Passerà alla storia come la tassa sulla pipì, ovvero la facoltà prevista per legge con la quale ristoranti e bar di Roma e di tutto il Lazio, potranno chiedere un compenso minimo per far utilizzare i servizi igienici anche a chi non è cliente. Basterà mettere un cartello che indica il costo per usufruire nei bagni.
La rivoluzione della pipì a pagamento, una specie di tassa sui deboli di prostata, oppure un dispetto ai turisti in un città come Roma, è contenuta nella proposta di legge regionale numero 37 del 20 giugno 2018, ovvero il testo unico del Commercio, quel compendio di bizantinismi, liberalizzazioni minimali e orpelli che regola la vita di chi fa negozio, dai centri commerciali alle botteghe storiche e che va in completa antitesi con lo slogan della semplificazione.

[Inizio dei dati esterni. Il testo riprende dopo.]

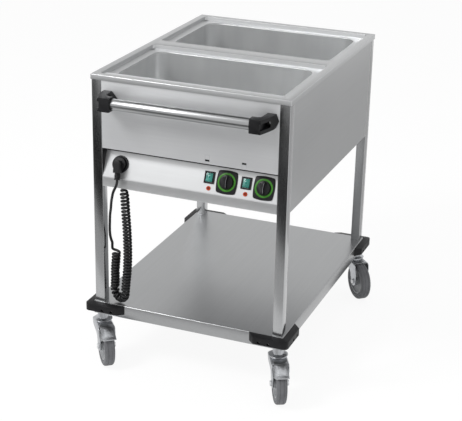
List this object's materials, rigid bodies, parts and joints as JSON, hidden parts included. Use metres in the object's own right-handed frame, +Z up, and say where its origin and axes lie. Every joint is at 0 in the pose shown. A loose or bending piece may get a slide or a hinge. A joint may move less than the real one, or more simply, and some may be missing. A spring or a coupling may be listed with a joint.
{
  "type": "hostess trolley",
  "caption": "Heated serving trolley: open wet wells in a stainless body, lower shelf with corner bumpers, push handle, slanted control panel, braked swivel castors and a curly mains cord.",
  "frame": {"origin": "on the floor, under the centre of the four castors' swivel axes", "axes": "+Z up; -Y towards the push handle and the control panel; +X to the right of a person who stands before the control panel and looks at it"},
  "size_m": [0.6893, 0.9087, 0.91],
  "materials": {
    "steel": "satin brushed stainless sheet",
    "well_steel": "satin deep-drawn stainless sheet",
    "handle_steel": "polished stainless tube",
    "bumper_plastic": "matt",
    "black_plastic": "fine grained",
    "knob_plastic": "satin",
    "rocker_green": "glossy, translucent",
    "dial_green": "printed",
    "lamp_lens": "glossy, translucent",
    "plug_rubber": "satin",
    "cord_rubber": "matt",
    "inner_plastic": "plain",
    "heater_steel": "dark annealed",
    "castor_zinc": "bright zinc plated",
    "screw_zinc": "zinc plated",
    "wheel_hub": "plain",
    "tyre_rubber": "non-marking grey rubber"
  },
  "bodies": {
    "cart": {"top_plate": "steel", "front_well": "well_steel", "rear_well": "well_steel", "front_panel": "steel", "left_panel": "steel", "right_panel": "steel", "back_panel": "steel", "control_panel": "steel", "bottom_cover": "steel", "leg_front_left": "steel", "leg_front_right": "steel", "leg_rear_left": "steel", "leg_rear_right": "steel", "bottom_shelf": "steel", "bumper_front_left": "bumper_plastic", "bumper_front_right": "bumper_plastic", "bumper_rear_left": "bumper_plastic", "bumper_rear_right": "bumper_plastic", "bumper_screws": "screw_zinc", "handle_tube": "handle_steel", "handle_bracket_left": "black_plastic", "handle_bracket_right": "black_plastic", "handle_screws": "screw_zinc", "switch_frame_front": "black_plastic", "switch_frame_rear": "black_plastic", "pilot_lamps": "lamp_lens", "thermostat_plate_front": "black_plastic", "thermostat_plate_rear": "black_plastic", "dial_rings": "dial_green", "thermostat_bodies": "inner_plastic", "heating_elements": "heater_steel", "terminal_block": "inner_plastic", "parking_socket": "black_plastic", "plug": "plug_rubber", "straight_cord": "cord_rubber", "curly_cord": "cord_rubber", "cable_gland": "black_plastic", "castor_fittings": "castor_zinc"},
    "rocker_front": {"rocker_front": "rocker_green"},
    "rocker_rear": {"rocker_rear": "rocker_green"},
    "knob_front": {"knob_front": "knob_plastic"},
    "knob_rear": {"knob_rear": "knob_plastic"},
    "castor_front_left": {"fork_front_left": "castor_zinc", "axle_front_left": "screw_zinc"},
    "wheel_front_left": {"hub_front_left": "wheel_hub", "tyre_front_left": "tyre_rubber"},
    "castor_front_right": {"fork_front_right": "castor_zinc", "axle_front_right": "screw_zinc"},
    "wheel_front_right": {"hub_front_right": "wheel_hub", "tyre_front_right": "tyre_rubber"},
    "castor_rear_left": {"fork_rear_left": "castor_zinc", "axle_rear_left": "screw_zinc"},
    "wheel_rear_left": {"hub_rear_left": "wheel_hub", "tyre_rear_left": "tyre_rubber"},
    "castor_rear_right": {"fork_rear_right": "castor_zinc", "axle_rear_right": "screw_zinc"},
    "wheel_rear_right": {"hub_rear_right": "wheel_hub", "tyre_rear_right": "tyre_rubber"},
    "pedal_left": {"brake_pedal_left": "castor_zinc"},
    "pedal_right": {"brake_pedal_right": "castor_zinc"}
  },
  "joints": [
    {"name": "swivel_front_left", "type": "hinge", "parent": "cart", "child": "castor_front_left", "pos_m": [-0.285, -0.385, 0.1325], "axis": [0, 0, 1], "continuous": true},
    {"name": "axle_front_left", "type": "hinge", "parent": "castor_front_left", "child": "wheel_front_left", "pos_m": [-0.25857, -0.41764, 0.0625], "axis": [0.7771, 0.6293, 0], "continuous": true},
    {"name": "swivel_front_right", "type": "hinge", "parent": "cart", "child": "castor_front_right", "pos_m": [0.285, -0.385, 0.1325], "axis": [0, 0, 1], "continuous": true},
    {"name": "axle_front_right", "type": "hinge", "parent": "castor_front_right", "child": "wheel_front_right", "pos_m": [0.30472, -0.42208, 0.0625], "axis": [0.8829, 0.4695, 0], "continuous": true},
    {"name": "swivel_rear_left", "type": "hinge", "parent": "cart", "child": "castor_rear_left", "pos_m": [-0.285, 0.385, 0.1325], "axis": [0, 0, 1], "continuous": true},
    {"name": "axle_rear_left", "type": "hinge", "parent": "castor_rear_left", "child": "wheel_rear_left", "pos_m": [-0.264, 0.34863, 0.0625], "axis": [0.866, 0.5, 0], "continuous": true},
    {"name": "swivel_rear_right", "type": "hinge", "parent": "cart", "child": "castor_rear_right", "pos_m": [0.285, 0.385, 0.1325], "axis": [0, 0, 1], "continuous": true},
    {"name": "axle_rear_right", "type": "hinge", "parent": "castor_rear_right", "child": "wheel_rear_right", "pos_m": [0.3131, 0.35379, 0.0625], "axis": [0.7431, 0.6691, 0], "continuous": true},
    {"name": "brake_left", "type": "hinge", "parent": "castor_front_left", "child": "pedal_left", "pos_m": [-0.25228, -0.42541, 0.12], "axis": [0.7771, 0.6293, 0], "range_deg": [0, 4]},
    {"name": "brake_right", "type": "hinge", "parent": "castor_front_right", "child": "pedal_right", "pos_m": [0.30941, -0.43091, 0.12], "axis": [0.8829, 0.4695, 0], "range_deg": [0, 4]},
    {"name": "switch_front", "type": "hinge", "parent": "cart", "child": "rocker_front", "pos_m": [0.0605, -0.38106, 0.6464], "axis": [1, 0, 0], "range_deg": [0, 12]},
    {"name": "switch_rear", "type": "hinge", "parent": "cart", "child": "rocker_rear", "pos_m": [0.1721, -0.38106, 0.6464], "axis": [1, 0, 0], "range_deg": [0, 12]},
    {"name": "thermostat_front", "type": "hinge", "parent": "cart", "child": "knob_front", "pos_m": [0.1141, -0.38487, 0.64116], "axis": [0, -0.9225, 0.3859], "range_deg": [-270, 0]},
    {"name": "thermostat_rear", "type": "hinge", "parent": "cart", "child": "knob_rear", "pos_m": [0.2257, -0.38487, 0.64116], "axis": [0, -0.9225, 0.3859], "range_deg": [-270, 0]}
  ]
}
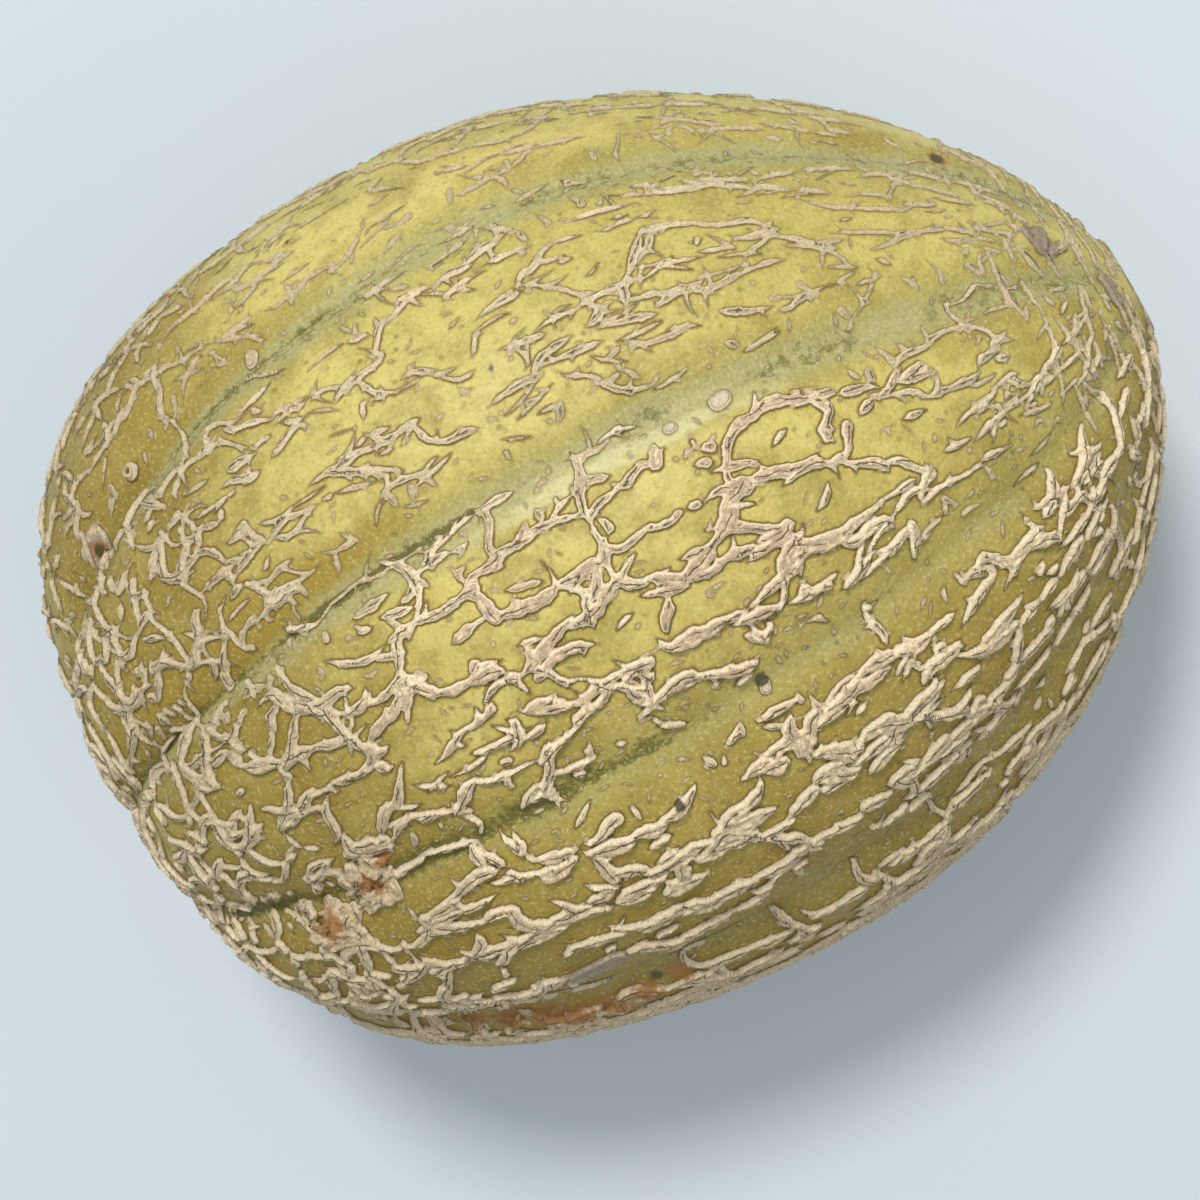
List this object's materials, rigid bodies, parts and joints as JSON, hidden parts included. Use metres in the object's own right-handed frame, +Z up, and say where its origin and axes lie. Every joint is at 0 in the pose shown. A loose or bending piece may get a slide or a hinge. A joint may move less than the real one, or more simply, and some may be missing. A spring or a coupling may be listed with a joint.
{
  "type": "cantaloupe melon",
  "caption": "Whole oblong netted cantaloupe melon with lobes, grooves and a raised corky net, resting on its flattened ground spot.",
  "frame": {"origin": "bottom centre of the bounding box, on the surface that the melon rests on", "axes": "+X along the melon's long axis towards the blossom end, +Z up"},
  "size_m": [0.1756, 0.1446, 0.1158],
  "materials": {
    "rind": "waxy yellow-green rind under a dry, matt, beige corky net"
  },
  "bodies": {
    "root": {"melon": "rind"}
  },
  "joints": []
}
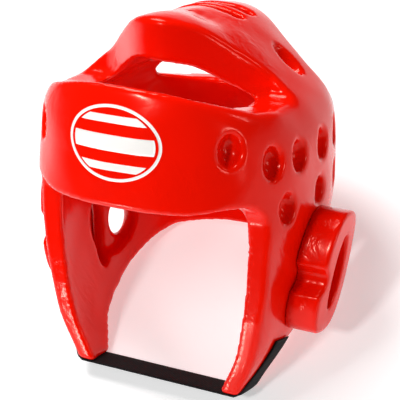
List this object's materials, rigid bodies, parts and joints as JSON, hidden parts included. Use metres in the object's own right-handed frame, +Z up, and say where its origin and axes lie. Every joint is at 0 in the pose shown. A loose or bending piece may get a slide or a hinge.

Il trucco con il quale la Regione dovrebbe approvare la possibilità di far pagare i bagni degli esercizi pubblici è contenuto nel comma 6 dell’articolo 75, nel quale si norma l’obbligo di pubblicizzazione dei prezzi per i clienti. E qui, per l’ennesima volta il legislatore si schiera contro i consumatori, proteggendo soprattutto la carta dei vini da sguardi indiscreti. Se dall’antipasto al dessert i i prezzi devono essere pubblicizzato fuori dal locale, il vino resta invece un mistero o una sorpresa che il cliente conoscerà solo quando sarà entrato. E si arriva così al comma 6, quello della pipì. Scrive la Commissione regionale che si è peritata di lavorare più di 15 mesi per riordinare le leggi sul commercio: “Qualora il servizio igienico, per i soggetti diversi dalla clientela, sia messo a pagamento, il prezzo dello stesso deve essere reso ben noto attraverso l’apposizione di idoneo cartello”.
Superiamo lo stile letterario della legge che chiede una differenza tra “noto” e “ben noto” che non si capisce quale sia, e persino l’idoneità del cartello non si sa in base a quali criteri, ciò che resta è un pasticcio di dimensioni apocalittiche per chi ha un bar o un ristorante e per i clienti. La traduzione della legge è chiara: bar e ristoranti ma pure pizzerie a taglio o friggitorie, se vogliono, possono far pagare a chi non è cliente l’accesso al bagno, basta che mettano un cartello. E quanto costerà fare la pipì in un bar o in ristorante? E’ un mistero. Forse 50 cent in periferia e 2 euro nel centro storico? Oppure? Di fatto siamo di fronte a una liberalizzazione urinaria per la quale non c’è un prezzo indicato, tantomeno una sanzione per chi non rispetta la legge. E così la facoltà di far pagare si traduce in un caos dei servizi igienici.
Ma c’è di più e alla Regione Lazio non se ne sono accorti. Mentre la solerte Commissione riceveva e ascoltava istanze di lobbisti, associazione varie, baristi, camerieri, commercialisti (anche macchinisti e fuochisti per citare Totò) ma anche i sindacati e faceva scorrere il tempo, il Comune di Roma di Virginia Raggi e del Movimento Cinque Stelle varava con la delibera 135 del 5 luglio scorso, il Nuovo regolamento di polizia urbana con il quale scriveva a chiare lettere:
“È fatto obbligo agli esercenti degli esercizi pubblici di consentire l’utilizzo dei servizi igienici a chiunque ne faccia richiesta”. L’ha scritto la maggioranza a 5 Stelle di Roma, mentre i colleghi della Regione Lazio introducevano la tassa sulla pipì. I politici non solo non si parlano ma sembra che si facciano i dispetti. L’iter della proposta è chiaro: approvata all’unanimità dalla Commissione, ora andrà al Consiglio Regionale per il voto definito. Se nulla muta, la pipì potrà diventare anche un bene di lusso.